Persuading a Behavioral Agent: Approximately Best Responding and Learning
Yiling Chen, Tao Lin
TL;DR
The paper investigates Bayesian persuasion when the receiver can approximately best respond, introducing a robustification framework to bound the sender's utility. Under a key assumption that each action is uniquely optimal in some state with a positive gap, the authors show that the sender can attain a utility close to the classic optimal value against any gamma-delta approximately best-responding receiver, while no signaling scheme can significantly exceed the classic benchmark even when the receiver responds advantageously. The core technique, robustification, perturbs optimal schemes to encourage obedient, well-behaved responses with minimal loss to the sender's payoff.

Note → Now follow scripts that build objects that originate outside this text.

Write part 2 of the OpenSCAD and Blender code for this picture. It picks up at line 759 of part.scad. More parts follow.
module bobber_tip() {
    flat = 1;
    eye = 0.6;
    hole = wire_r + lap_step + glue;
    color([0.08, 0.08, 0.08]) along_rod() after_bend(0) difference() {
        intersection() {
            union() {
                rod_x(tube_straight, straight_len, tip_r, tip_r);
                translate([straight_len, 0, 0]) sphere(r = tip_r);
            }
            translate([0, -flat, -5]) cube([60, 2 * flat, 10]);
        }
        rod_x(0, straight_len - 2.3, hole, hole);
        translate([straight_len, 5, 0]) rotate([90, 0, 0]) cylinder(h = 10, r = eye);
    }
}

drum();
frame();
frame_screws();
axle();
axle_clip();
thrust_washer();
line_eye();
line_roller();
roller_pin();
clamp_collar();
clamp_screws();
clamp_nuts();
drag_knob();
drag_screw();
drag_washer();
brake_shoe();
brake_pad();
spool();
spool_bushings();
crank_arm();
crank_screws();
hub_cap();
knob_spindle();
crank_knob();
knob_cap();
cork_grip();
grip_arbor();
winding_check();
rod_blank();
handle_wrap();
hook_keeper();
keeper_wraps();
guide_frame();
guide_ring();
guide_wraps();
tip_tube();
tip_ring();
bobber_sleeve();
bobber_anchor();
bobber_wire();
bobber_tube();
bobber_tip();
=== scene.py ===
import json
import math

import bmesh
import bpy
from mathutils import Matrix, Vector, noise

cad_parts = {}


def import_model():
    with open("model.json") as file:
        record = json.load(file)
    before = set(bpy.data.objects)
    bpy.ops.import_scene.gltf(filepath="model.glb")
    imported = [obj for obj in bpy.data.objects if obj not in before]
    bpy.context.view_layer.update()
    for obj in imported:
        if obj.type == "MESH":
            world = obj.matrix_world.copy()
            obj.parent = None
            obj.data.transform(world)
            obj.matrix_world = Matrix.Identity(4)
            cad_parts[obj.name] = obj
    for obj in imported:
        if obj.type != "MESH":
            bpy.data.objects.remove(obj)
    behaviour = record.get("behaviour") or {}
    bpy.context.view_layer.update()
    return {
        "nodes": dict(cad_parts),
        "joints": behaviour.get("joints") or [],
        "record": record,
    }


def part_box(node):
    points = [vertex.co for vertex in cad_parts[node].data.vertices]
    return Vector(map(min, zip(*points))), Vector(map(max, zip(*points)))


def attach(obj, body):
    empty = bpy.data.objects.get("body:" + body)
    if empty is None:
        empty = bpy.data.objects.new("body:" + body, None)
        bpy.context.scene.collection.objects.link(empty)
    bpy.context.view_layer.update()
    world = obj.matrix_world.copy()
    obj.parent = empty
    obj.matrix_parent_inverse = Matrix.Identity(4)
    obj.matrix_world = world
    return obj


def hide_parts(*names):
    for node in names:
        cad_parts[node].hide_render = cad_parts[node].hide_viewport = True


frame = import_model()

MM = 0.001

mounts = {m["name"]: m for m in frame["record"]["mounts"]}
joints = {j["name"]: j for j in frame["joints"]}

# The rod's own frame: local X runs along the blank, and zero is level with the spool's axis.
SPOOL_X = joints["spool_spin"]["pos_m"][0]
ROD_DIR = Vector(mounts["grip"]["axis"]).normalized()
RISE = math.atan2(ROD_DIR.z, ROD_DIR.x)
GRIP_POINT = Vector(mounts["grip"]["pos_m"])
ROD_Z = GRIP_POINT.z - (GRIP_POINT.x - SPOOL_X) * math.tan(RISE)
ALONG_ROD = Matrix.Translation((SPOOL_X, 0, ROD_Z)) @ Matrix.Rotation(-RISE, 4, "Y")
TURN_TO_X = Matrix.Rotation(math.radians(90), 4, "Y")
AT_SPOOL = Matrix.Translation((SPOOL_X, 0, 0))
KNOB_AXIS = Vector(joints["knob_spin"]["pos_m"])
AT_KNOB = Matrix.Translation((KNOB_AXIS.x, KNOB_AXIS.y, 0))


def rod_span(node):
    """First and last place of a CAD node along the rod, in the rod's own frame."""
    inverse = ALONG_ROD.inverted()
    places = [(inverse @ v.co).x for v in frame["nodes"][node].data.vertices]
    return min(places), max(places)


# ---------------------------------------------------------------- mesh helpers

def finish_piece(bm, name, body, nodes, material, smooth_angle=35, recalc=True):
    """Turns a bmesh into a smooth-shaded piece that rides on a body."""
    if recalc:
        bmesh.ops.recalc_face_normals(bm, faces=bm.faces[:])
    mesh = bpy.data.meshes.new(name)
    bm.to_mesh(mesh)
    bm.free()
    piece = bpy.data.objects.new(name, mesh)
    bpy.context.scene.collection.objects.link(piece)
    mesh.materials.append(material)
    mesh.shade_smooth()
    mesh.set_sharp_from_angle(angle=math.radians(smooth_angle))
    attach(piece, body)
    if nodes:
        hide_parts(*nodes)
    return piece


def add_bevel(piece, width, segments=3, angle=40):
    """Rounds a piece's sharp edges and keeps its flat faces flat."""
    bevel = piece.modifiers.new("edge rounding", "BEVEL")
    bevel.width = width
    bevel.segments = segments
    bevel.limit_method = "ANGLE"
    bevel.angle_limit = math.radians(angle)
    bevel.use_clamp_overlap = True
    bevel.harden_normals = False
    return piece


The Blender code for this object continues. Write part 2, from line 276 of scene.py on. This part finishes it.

The work extends to learning receivers in repeated settings, showing that the sender can perform nearly as well as in the non-learning model, and, in some learning scenarios, can even outperform the classic baseline, highlighting nuances when agents learn and adapt.
Abstract
The classic Bayesian persuasion model assumes a Bayesian and best-responding receiver. We study a relaxation of the Bayesian persuasion model where the receiver can approximately best respond to the sender's signaling scheme. We show that, under natural assumptions, (1) the sender can find a signaling scheme that guarantees itself an expected utility almost as good as its optimal utility in the classic model, no matter what approximately best-responding strategy the receiver uses; (2) on the other hand, there is no signaling scheme that gives the sender much more utility than its optimal utility in the classic model, even if the receiver uses the approximately best-responding strategy that is best for the sender. Together, (1) and (2) imply that the approximately best-responding behavior of the receiver does not affect the sender's maximal achievable utility a lot in the Bayesian persuasion problem. The proofs of both results rely on the idea of robustification of a Bayesian persuasion scheme: given a pair of the sender's signaling scheme and the receiver's strategy, we can construct another signaling scheme such that the receiver prefers to use that strategy in the new scheme more than in the original scheme, and the two schemes give the sender similar utilities. As an application of our main result (1), we show that, in a repeated Bayesian persuasion model where the receiver learns to respond to the sender by some algorithms, the sender can do almost as well as in the classic model. Interestingly, unlike (2), with a learning receiver the sender can sometimes do much better than in the classic model.